What you should do:
In the listing below, pick out lines with "that".

Source excerpt:
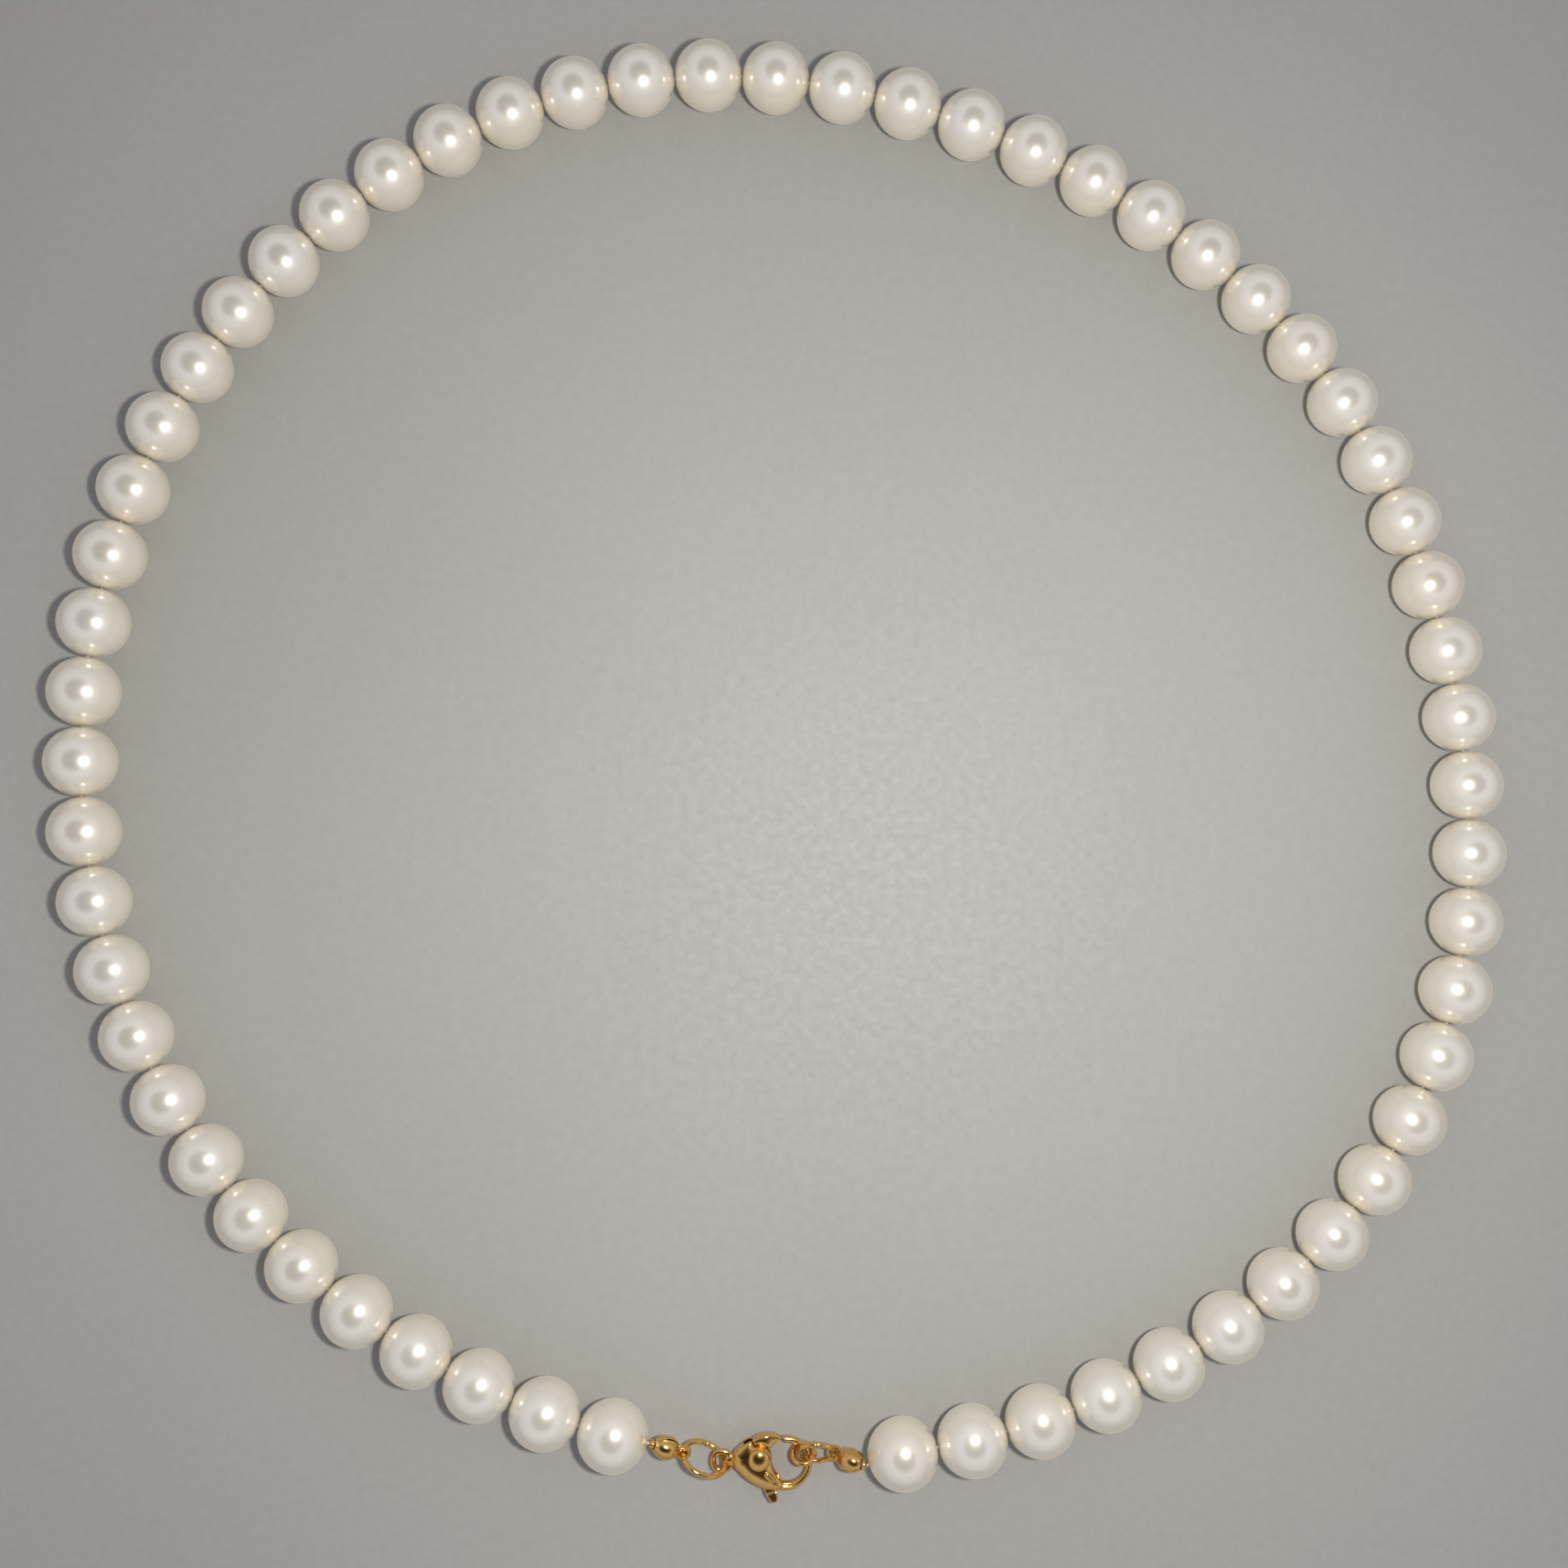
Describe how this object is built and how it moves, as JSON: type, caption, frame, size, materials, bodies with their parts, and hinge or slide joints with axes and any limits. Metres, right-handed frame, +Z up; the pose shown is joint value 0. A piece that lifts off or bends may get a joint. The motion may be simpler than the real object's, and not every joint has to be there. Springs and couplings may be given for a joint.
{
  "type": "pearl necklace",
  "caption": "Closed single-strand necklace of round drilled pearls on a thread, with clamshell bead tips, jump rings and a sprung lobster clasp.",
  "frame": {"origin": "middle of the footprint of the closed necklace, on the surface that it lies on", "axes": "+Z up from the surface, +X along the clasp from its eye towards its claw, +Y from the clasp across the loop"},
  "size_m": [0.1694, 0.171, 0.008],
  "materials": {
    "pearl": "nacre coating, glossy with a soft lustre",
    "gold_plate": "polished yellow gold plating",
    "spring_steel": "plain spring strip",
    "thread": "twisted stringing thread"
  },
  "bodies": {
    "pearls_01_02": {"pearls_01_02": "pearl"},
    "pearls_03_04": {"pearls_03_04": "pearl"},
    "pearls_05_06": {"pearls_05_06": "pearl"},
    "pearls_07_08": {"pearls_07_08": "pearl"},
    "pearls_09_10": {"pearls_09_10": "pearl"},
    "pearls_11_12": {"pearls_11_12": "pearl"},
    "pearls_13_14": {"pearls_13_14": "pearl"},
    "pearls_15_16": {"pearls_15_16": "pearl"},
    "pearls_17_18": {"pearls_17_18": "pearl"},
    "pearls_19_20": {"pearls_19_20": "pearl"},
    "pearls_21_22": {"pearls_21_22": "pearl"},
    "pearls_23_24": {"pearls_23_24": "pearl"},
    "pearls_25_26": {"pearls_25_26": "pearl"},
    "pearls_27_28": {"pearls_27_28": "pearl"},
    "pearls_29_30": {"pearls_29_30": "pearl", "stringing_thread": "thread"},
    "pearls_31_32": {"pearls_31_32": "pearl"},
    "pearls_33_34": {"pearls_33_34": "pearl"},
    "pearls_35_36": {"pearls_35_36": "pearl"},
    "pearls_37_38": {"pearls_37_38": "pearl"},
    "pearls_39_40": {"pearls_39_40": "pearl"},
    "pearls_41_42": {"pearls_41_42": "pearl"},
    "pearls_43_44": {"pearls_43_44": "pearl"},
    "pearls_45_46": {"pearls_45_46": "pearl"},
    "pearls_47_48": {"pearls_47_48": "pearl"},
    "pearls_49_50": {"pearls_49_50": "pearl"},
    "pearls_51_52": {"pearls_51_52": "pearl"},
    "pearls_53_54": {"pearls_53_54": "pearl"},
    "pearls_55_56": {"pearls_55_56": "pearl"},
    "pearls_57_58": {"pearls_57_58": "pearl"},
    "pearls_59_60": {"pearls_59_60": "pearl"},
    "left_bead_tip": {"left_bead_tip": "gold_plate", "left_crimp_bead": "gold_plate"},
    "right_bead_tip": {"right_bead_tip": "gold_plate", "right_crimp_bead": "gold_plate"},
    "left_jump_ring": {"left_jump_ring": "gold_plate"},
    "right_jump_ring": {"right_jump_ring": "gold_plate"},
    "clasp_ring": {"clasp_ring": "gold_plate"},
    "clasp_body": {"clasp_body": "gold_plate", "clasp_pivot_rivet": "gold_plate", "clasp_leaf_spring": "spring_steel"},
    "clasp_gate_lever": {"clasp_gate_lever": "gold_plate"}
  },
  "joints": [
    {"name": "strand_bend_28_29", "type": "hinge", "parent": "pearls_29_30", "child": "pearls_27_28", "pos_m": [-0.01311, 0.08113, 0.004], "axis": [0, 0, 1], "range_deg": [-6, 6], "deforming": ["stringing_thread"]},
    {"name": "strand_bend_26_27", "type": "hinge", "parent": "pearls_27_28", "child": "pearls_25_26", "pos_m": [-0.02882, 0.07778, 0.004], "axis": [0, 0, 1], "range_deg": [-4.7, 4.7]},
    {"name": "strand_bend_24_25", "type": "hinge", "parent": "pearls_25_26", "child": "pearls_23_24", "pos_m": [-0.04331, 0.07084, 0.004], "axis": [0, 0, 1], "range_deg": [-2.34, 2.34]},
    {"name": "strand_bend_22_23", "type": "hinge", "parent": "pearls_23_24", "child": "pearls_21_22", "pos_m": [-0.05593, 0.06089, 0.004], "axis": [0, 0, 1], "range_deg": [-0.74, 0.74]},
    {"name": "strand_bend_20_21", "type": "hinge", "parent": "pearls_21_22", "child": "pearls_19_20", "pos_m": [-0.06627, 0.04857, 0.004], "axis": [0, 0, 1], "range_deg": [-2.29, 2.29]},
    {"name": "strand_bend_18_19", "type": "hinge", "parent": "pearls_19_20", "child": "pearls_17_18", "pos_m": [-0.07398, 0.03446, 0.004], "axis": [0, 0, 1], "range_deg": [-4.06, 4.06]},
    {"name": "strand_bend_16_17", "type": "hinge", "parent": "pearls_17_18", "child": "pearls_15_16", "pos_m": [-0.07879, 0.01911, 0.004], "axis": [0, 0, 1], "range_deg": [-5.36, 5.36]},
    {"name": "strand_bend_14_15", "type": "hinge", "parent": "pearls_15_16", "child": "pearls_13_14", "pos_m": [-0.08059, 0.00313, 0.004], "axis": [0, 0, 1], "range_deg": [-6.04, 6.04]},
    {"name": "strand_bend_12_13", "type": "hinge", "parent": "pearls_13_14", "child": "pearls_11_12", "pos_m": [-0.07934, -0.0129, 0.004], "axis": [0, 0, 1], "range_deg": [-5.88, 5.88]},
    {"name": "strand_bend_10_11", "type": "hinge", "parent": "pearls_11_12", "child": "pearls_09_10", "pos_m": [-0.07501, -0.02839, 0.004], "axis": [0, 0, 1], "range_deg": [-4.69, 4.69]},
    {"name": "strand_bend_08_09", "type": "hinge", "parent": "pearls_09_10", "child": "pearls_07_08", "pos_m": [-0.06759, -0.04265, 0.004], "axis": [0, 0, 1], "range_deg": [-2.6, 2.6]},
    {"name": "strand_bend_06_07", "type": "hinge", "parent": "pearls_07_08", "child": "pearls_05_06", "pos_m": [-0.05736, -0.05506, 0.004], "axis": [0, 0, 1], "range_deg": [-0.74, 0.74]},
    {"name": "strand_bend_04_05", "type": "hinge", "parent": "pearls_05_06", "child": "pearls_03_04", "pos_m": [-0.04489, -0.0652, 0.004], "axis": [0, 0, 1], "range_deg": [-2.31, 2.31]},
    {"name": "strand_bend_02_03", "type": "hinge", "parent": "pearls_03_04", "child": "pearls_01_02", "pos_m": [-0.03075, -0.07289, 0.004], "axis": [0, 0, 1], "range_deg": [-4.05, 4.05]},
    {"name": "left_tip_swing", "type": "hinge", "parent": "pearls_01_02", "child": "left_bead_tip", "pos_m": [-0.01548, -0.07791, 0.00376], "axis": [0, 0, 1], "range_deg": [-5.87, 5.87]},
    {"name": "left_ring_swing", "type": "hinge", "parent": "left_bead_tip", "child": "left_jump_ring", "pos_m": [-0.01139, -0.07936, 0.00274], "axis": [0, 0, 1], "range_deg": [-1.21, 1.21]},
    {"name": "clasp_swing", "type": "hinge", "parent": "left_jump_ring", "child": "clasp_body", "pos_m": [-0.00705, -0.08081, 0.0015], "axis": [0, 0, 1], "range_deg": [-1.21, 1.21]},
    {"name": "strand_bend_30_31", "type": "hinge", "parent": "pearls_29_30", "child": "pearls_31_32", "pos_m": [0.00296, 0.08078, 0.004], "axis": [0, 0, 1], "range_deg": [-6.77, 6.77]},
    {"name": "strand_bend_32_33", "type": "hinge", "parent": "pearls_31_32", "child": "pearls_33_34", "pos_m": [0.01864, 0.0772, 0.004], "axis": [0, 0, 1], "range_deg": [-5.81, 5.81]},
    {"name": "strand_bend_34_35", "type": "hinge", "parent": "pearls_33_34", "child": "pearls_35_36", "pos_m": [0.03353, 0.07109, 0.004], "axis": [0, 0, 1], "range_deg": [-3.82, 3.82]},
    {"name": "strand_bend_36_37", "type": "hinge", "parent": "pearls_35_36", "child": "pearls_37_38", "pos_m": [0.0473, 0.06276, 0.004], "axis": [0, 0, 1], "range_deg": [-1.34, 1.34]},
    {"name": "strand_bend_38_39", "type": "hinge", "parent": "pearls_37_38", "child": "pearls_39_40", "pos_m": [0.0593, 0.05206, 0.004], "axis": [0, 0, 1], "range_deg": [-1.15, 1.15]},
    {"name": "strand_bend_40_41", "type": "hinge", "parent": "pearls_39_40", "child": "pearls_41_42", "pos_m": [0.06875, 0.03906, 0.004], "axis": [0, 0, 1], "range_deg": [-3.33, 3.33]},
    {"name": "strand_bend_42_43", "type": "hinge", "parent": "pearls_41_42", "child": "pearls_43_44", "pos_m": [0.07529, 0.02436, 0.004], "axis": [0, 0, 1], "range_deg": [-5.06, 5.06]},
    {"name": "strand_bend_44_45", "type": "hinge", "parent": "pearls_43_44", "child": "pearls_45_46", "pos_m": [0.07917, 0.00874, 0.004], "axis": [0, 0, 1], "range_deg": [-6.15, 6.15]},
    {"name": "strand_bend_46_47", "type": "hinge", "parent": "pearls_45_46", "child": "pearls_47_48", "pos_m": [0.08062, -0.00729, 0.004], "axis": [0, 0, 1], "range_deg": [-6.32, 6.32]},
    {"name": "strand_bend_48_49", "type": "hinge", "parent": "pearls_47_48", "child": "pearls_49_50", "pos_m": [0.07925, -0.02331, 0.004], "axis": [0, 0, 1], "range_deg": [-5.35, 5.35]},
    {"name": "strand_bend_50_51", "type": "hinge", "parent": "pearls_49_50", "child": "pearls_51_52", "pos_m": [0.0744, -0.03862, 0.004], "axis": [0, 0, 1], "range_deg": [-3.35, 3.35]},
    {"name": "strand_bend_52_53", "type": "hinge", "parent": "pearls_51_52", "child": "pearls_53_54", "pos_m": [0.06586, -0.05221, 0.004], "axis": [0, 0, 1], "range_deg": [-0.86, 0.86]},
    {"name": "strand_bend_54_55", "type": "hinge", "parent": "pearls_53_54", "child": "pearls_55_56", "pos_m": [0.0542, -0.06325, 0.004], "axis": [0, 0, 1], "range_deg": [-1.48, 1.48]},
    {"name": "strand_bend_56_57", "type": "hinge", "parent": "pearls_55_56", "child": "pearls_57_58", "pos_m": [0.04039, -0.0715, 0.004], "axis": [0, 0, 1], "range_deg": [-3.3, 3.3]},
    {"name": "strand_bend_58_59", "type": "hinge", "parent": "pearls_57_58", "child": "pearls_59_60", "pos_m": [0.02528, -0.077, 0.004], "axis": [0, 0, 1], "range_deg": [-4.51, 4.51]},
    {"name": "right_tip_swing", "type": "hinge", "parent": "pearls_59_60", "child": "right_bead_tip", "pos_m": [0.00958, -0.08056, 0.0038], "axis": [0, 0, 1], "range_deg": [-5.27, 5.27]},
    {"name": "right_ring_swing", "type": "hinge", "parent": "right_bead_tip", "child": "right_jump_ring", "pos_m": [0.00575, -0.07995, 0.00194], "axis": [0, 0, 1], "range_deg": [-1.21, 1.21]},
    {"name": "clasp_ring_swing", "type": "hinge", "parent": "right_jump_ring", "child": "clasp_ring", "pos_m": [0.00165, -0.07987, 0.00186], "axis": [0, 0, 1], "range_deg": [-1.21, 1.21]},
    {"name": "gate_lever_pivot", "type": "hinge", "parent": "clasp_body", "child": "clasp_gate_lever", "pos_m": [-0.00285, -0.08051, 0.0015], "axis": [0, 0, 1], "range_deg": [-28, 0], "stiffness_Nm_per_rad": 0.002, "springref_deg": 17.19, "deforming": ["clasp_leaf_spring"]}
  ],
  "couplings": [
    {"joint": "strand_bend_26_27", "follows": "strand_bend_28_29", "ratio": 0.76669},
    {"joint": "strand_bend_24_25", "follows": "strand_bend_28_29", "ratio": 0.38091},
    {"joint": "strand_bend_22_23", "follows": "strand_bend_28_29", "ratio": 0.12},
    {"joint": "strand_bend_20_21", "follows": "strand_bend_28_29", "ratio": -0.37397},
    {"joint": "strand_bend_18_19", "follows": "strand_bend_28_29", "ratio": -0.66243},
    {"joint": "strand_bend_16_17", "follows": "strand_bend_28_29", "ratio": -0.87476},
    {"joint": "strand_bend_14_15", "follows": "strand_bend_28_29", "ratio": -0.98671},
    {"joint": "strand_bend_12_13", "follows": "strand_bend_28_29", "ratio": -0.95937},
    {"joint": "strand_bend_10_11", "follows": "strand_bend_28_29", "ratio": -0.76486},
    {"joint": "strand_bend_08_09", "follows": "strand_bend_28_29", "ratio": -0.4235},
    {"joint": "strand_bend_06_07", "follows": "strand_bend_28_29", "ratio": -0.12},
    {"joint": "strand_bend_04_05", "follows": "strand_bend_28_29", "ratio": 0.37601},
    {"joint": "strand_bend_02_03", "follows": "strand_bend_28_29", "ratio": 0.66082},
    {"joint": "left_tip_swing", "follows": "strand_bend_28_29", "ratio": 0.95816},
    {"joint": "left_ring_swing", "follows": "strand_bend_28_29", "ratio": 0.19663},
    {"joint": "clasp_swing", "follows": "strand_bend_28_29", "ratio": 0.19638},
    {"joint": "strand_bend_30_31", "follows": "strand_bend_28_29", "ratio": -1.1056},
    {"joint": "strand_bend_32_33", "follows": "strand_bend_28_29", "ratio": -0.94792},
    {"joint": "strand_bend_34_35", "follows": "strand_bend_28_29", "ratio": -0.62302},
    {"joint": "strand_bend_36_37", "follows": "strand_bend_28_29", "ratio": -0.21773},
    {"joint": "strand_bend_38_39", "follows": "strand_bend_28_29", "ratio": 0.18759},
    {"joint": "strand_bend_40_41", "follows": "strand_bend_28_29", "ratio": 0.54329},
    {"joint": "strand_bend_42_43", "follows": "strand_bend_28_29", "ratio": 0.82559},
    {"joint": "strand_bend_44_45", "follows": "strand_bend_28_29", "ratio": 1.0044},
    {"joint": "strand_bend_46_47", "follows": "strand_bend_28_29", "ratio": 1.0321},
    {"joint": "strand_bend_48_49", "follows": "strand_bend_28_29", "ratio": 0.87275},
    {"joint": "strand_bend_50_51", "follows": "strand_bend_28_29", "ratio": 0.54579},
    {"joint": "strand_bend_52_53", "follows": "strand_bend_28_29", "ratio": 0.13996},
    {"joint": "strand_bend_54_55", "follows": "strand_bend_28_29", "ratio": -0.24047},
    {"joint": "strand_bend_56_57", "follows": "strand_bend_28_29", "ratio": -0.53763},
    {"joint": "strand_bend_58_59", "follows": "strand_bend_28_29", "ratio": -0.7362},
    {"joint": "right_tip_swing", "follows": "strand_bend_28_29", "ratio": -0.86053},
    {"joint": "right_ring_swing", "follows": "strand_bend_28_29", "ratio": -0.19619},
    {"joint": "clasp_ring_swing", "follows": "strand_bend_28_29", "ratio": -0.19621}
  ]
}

Full answer:
Describe how this object is built and how it moves, as JSON: type, caption, frame, size, materials, bodies with their parts, and hinge or slide joints with axes and any limits. Metres, right-handed frame, +Z up; the pose shown is joint value 0. A piece that lifts off or bends may get a joint. The motion may be simpler than the real object's, and not every joint has to be there. Springs and couplings may be given for a joint.
  "frame": {"origin": "middle of the footprint of the closed necklace, on the surface that it lies on", "axes": "+Z up from the surface, +X along the clasp from its eye towards its claw, +Y from the clasp across the loop"},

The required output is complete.